The lines to extract begin at the one containing "obj.matrix_world = Matrix.Identity(4)" and run to the end of the listing; set them down exactly and alone.

## begin Data for this exercise

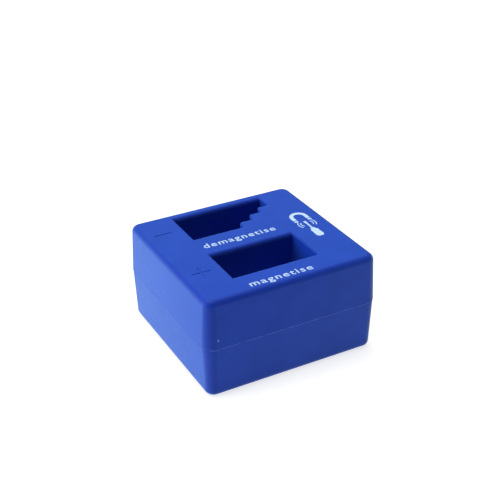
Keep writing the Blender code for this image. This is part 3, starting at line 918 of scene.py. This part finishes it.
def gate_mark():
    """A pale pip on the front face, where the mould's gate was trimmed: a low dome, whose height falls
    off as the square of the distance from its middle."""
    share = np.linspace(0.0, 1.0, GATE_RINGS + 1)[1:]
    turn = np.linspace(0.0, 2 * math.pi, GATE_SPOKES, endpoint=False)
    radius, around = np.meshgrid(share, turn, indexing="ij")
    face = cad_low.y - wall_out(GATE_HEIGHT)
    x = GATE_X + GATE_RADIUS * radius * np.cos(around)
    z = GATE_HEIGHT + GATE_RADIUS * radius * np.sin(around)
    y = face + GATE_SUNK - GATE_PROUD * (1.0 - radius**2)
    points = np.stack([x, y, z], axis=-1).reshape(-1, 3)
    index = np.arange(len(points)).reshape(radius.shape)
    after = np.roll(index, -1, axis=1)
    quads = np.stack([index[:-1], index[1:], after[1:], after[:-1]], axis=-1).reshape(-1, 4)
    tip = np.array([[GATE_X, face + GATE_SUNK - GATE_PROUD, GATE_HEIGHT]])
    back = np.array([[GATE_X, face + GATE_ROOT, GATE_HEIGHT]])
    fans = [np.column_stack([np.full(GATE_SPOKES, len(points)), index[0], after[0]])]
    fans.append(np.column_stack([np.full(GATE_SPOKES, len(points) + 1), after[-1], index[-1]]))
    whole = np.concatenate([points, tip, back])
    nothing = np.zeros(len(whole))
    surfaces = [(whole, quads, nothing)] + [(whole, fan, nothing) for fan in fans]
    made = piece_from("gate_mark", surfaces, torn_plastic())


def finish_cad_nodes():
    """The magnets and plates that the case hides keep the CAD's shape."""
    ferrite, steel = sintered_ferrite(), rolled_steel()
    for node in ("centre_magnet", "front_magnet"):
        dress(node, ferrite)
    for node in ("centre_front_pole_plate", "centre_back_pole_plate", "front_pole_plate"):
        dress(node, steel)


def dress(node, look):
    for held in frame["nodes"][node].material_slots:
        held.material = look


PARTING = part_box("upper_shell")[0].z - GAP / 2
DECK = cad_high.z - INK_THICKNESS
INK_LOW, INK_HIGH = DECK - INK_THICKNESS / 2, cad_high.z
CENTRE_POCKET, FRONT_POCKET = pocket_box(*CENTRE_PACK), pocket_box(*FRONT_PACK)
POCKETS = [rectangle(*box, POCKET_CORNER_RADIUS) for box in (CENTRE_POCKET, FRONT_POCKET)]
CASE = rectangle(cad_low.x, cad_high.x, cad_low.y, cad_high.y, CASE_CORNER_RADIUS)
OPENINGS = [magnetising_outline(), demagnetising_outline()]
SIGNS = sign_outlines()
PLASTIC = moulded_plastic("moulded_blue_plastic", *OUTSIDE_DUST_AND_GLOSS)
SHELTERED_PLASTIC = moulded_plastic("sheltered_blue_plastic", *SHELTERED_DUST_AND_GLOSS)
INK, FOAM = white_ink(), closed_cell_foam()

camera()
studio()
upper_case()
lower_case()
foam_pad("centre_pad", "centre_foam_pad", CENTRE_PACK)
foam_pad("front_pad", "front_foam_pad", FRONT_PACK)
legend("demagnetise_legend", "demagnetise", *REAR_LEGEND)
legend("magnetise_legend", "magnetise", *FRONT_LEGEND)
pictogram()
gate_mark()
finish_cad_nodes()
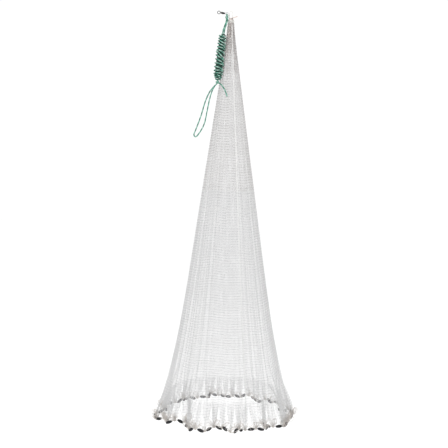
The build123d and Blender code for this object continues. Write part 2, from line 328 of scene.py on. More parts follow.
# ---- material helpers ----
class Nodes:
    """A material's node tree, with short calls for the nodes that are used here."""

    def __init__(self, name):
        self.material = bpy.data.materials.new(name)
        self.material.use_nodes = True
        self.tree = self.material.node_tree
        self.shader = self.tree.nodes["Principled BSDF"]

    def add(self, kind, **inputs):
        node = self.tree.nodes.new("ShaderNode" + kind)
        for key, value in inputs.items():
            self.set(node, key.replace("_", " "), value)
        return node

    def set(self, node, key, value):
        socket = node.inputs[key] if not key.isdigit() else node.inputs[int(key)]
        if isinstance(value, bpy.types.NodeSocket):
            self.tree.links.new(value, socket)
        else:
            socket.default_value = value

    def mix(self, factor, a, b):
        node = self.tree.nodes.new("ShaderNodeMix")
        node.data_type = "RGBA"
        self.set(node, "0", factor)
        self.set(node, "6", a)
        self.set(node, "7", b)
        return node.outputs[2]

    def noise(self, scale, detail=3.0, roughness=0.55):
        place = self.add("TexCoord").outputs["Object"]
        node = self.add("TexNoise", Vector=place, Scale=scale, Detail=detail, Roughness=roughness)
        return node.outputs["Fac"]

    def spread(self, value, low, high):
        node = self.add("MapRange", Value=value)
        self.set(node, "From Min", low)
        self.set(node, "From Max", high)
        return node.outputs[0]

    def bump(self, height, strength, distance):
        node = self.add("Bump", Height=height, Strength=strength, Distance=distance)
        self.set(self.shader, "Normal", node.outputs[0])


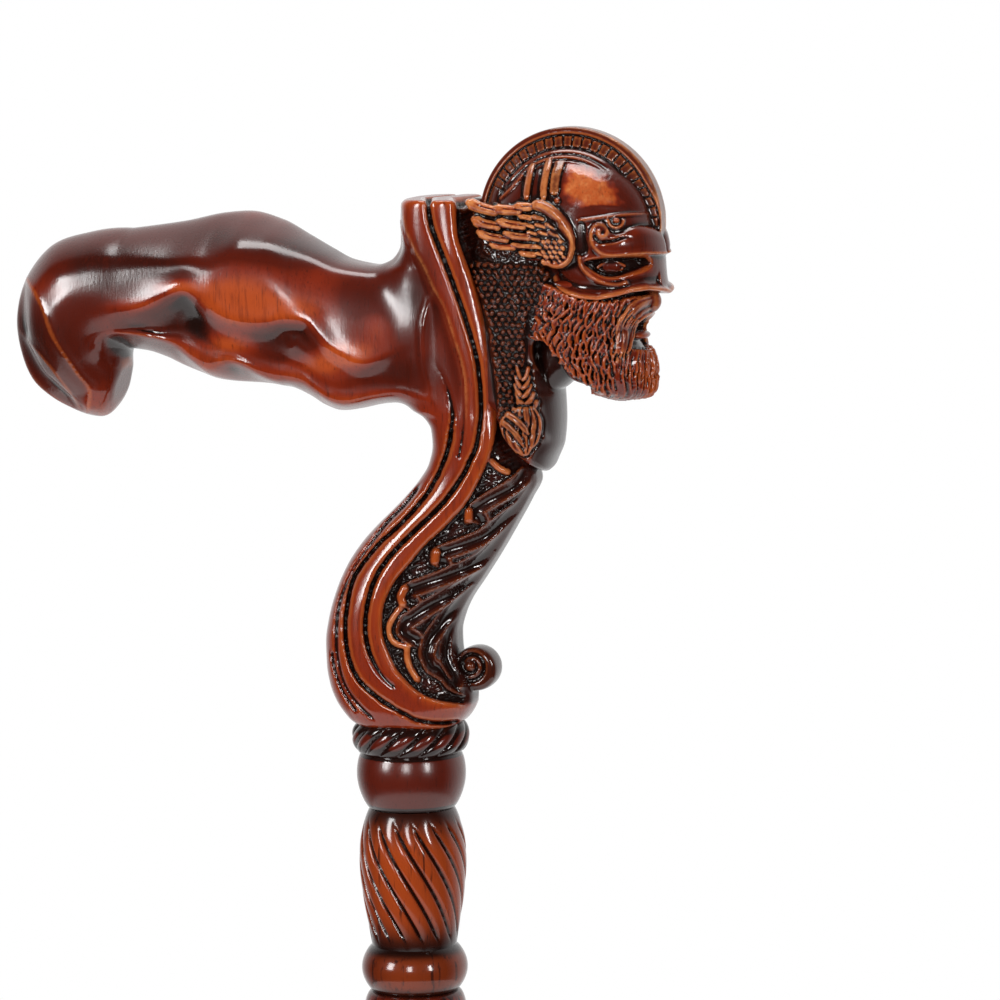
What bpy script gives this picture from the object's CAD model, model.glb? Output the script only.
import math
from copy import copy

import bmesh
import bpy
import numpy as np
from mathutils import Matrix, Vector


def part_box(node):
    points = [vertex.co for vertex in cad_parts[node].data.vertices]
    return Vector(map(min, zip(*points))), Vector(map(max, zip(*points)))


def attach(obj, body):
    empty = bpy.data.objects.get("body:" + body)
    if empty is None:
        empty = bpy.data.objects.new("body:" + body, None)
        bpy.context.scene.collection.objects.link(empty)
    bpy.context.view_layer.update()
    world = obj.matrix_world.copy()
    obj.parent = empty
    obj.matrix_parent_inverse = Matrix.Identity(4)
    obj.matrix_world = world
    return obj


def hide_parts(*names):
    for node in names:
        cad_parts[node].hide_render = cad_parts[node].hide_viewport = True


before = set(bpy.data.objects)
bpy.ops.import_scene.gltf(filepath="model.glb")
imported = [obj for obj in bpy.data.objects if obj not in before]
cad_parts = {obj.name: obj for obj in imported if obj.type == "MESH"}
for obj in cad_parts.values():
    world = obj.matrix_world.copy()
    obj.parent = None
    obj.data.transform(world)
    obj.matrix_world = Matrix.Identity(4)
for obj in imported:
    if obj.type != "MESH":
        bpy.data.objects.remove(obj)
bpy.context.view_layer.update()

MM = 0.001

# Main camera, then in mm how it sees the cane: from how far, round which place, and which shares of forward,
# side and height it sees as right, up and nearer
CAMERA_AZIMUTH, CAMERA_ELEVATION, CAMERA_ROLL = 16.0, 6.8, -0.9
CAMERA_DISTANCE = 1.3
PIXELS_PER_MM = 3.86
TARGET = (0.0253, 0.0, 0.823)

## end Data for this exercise

§ Complete response:
    obj.matrix_world = Matrix.Identity(4)
for obj in imported:
    if obj.type != "MESH":
        bpy.data.objects.remove(obj)
bpy.context.view_layer.update()

MM = 0.001

# Main camera, then in mm how it sees the cane: from how far, round which place, and which shares of forward,
# side and height it sees as right, up and nearer
CAMERA_AZIMUTH, CAMERA_ELEVATION, CAMERA_ROLL = 16.0, 6.8, -0.9
CAMERA_DISTANCE = 1.3
PIXELS_PER_MM = 3.86
TARGET = (0.0253, 0.0, 0.823)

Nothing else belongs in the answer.